At the Ranch, Amy is going through her cooking schedule for Thanksgiving Dinner, when to pop the string beans in the oven, when to truss the bird, yadda. Wacky hi-jinks ensue when she realizes she's forgotten the yams, and it just ain't Thanksgiving without yams covered in tiny burnt marshmallows, congealing at the end of the table, because no one can have more than a tablespoon without going into insulin shock. She's running out to pick up the tubers, when who appears on her front porch but Michael! Who'd a thunk it? Maxine clearly wishes she could stay and eavesdrop on her daughter and former son-in-law's confab, but out of respect for their privacy, excuses herself. To the basement. Where she claims to be hooking a rug.

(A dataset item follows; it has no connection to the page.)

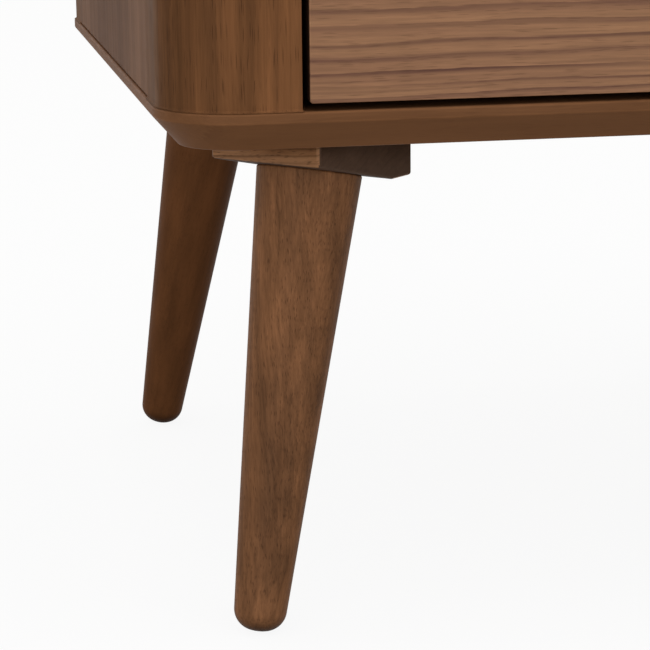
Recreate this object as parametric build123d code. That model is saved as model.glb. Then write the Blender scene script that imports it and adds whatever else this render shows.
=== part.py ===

Michael tells Amy that they "need to talk," so they retire to the porch -- yes, in November. In Connecticut. Without hats. The pair awkwardly converses. I'd tell you what they said, but Amy's hair is really poufy and distracting. It was something about making the divorce final. God, it took these two all freaking year to get divorced. I mean, I know it's a lengthy legal procedure, but come on! It's TV time; this shouldn't have taken more than a couple of episodes. Mixed Signals Michael concludes their little chat by drooling that Amy "looks great," and then says that he'll "find [his] way out." Yeah, that must hard when you're already outside, genius. Amy Brenneman tries to look like she's holding back tears, but it just looks like she's working on a really hard long division problem in her head.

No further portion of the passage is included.